Is your brain getting older faster than you’d like? On his blog, Mercola.com, Dr. Joseph Mercola discusses some ways to potentially slow brain aging. He writes:
When you eat a varied diet based on whole foods, your body enjoys access to the myriad nutrients contained therein. The trace nutrient nicotinamide riboside (NR), a precursor of nicotinamide adenine dinucleotide (NAD+) and a form of vitamin B3, is among them.
Found in milk as well as in supplement form, NR may help to boost levels of NAD+, which typically declines in the brain with age, leading to metabolic and cellular dysfunction.1 By raising NAD+ levels, NR may modify neurodegenerative disease in humans, helping to slow brain aging.
NR Restores NAD+ in the Brain
NAD+ modulates energy production and many enzymes and in so doing controls hundreds of processes in your body including the survival of cells and energy metabolism.
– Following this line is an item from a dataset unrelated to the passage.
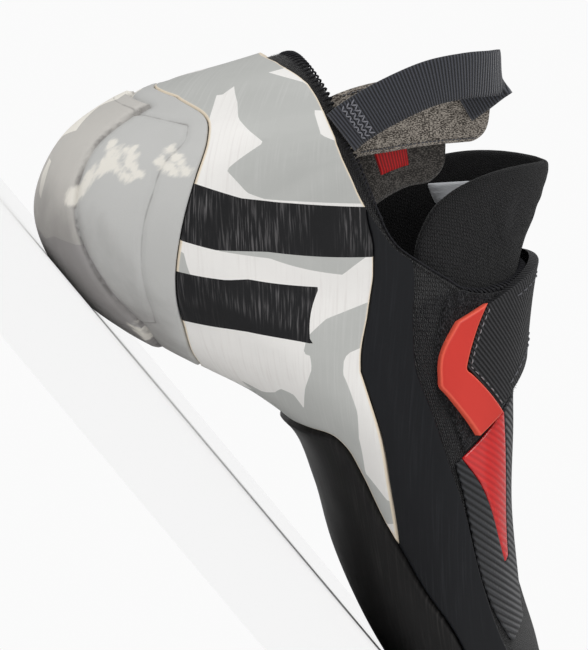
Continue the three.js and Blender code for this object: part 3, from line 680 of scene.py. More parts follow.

NAD+ is influenced on a daily basis by what you eat, exercise levels and more, and also declines with age, leading to changes in metabolism and an increased risk of disease.2 Dr. Christopher Martens, director of the Delaware Center for Cognitive Aging Research, told Medical News Today:3
“NAD+ is essential for cells to create energy and there is strong evidence from animal studies that aging and metabolic dysfunction results in a depletion of NAD+ within cells. Therefore, there is strong rationale that replenishing the NAD+ within the brain could have a positive effect on brain function.”
In a study published in the journal Aging Cell, Martens and colleagues found that NR supplementation increases NAD+ levels and lowers biomarkers of neurodegeneration in plasma extracellular vesicles enriched for neuronal origin (NEVs).4
Among the 22 older adults who took NR at a dosage of 500 milligrams twice a day for six weeks, NAD+ levels in NEVs increased while kinases involved in insulin resistance and neuroinflammatory pathways decreased.5 The results suggest NR, by increasing NAD+, could help ward off Alzheimer’s disease. Martens explained in Medical News Today:6
“We don’t have definitive proof that the supplement itself crosses the blood-brain barrier, especially not from our data. What we do know is that taking the supplement results in an increase in NAD+ within tiny vesicles that likely originated in the brain and other neural tissue.
This is one of the big challenges in the field — [d]etermining whether the compound can reach its intended target. [A]lthough we do not have direct evidence, the results of our study suggest that it is having an effect on the brain and also changing the metabolism of molecular pathways known to be involved in Alzheimer’s disease.
… What’s really interesting is that we also found changes in more established markers of Alzheimer’s disease (e.g., amyloid beta) after taking the supplement.”